Extract all lines that hold the string "object".
** Start **
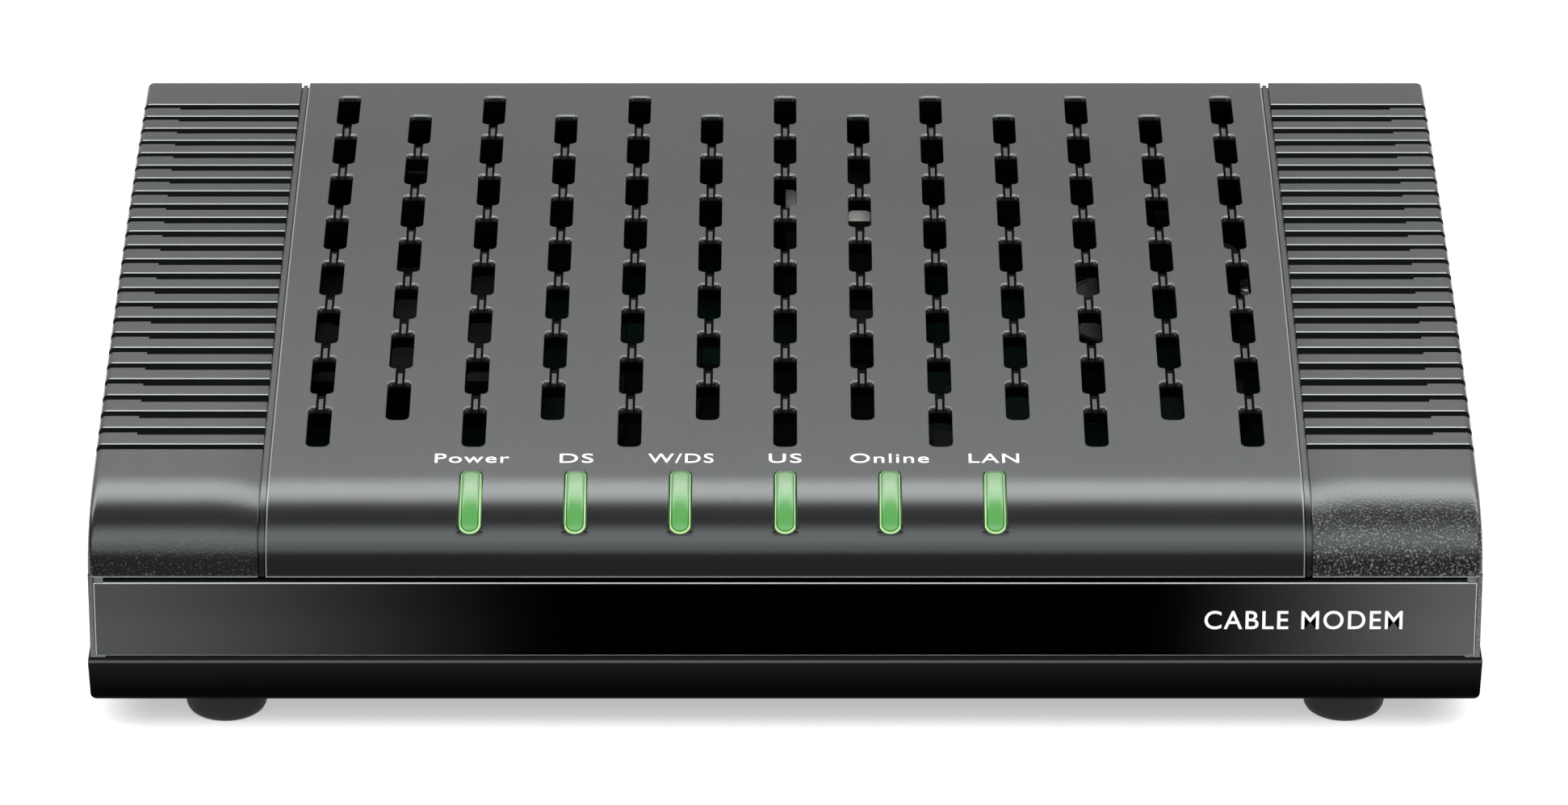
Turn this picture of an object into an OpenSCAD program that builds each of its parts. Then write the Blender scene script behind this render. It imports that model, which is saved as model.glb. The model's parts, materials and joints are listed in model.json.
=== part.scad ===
// Desktop cable modem: a vented top cover, a shallow base tray and two slide-in
// panels, closed round a circuit board with its connectors, light pipe and chips.
// +X is the object's right seen from the front, +Y runs to the back, +Z is up.
// The origin is the middle of the bounding box, on the plane that the feet stand on.

/* [Case] */
// Width of the top cover at its lower edge
cover_w = 165.2; // [160:0.2:176]
// Depth of the case without the coax connector
case_d = 115; // [115:1:125]
// Height of the base tray's side
tray_h = 5.6; // [5:0.2:7]
// Height of the opening between the tray's side and the cover's front lip
gap_h = 11.04; // [10.5:0.02:12]
// Rise of the cover from its front lip to its crest
crown_rise = 13.95; // [13.5:0.05:16]
// Radius of the cover's long, shallow crown
crown_r = 780; // [700:10:900]
// Wall thickness of the cover's top
wall = 2; // [1.8:0.1:2.2]

/* [Vents] */
// Number of vent columns
vent_cols = 13; // [9:2:13]
// Number of slots in the first column
vent_rows = 8; // [4:1:8]
// Distance between vent columns
vent_pitch_x = 9.335; // [9:0.005:9.6]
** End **
### ANSWER
Turn this picture of an object into an OpenSCAD program that builds each of its parts. Then write the Blender scene script behind this render. It imports that model, which is saved as model.glb. The model's parts, materials and joints are listed in model.json.
// +X is the object's right seen from the front, +Y runs to the back, +Z is up.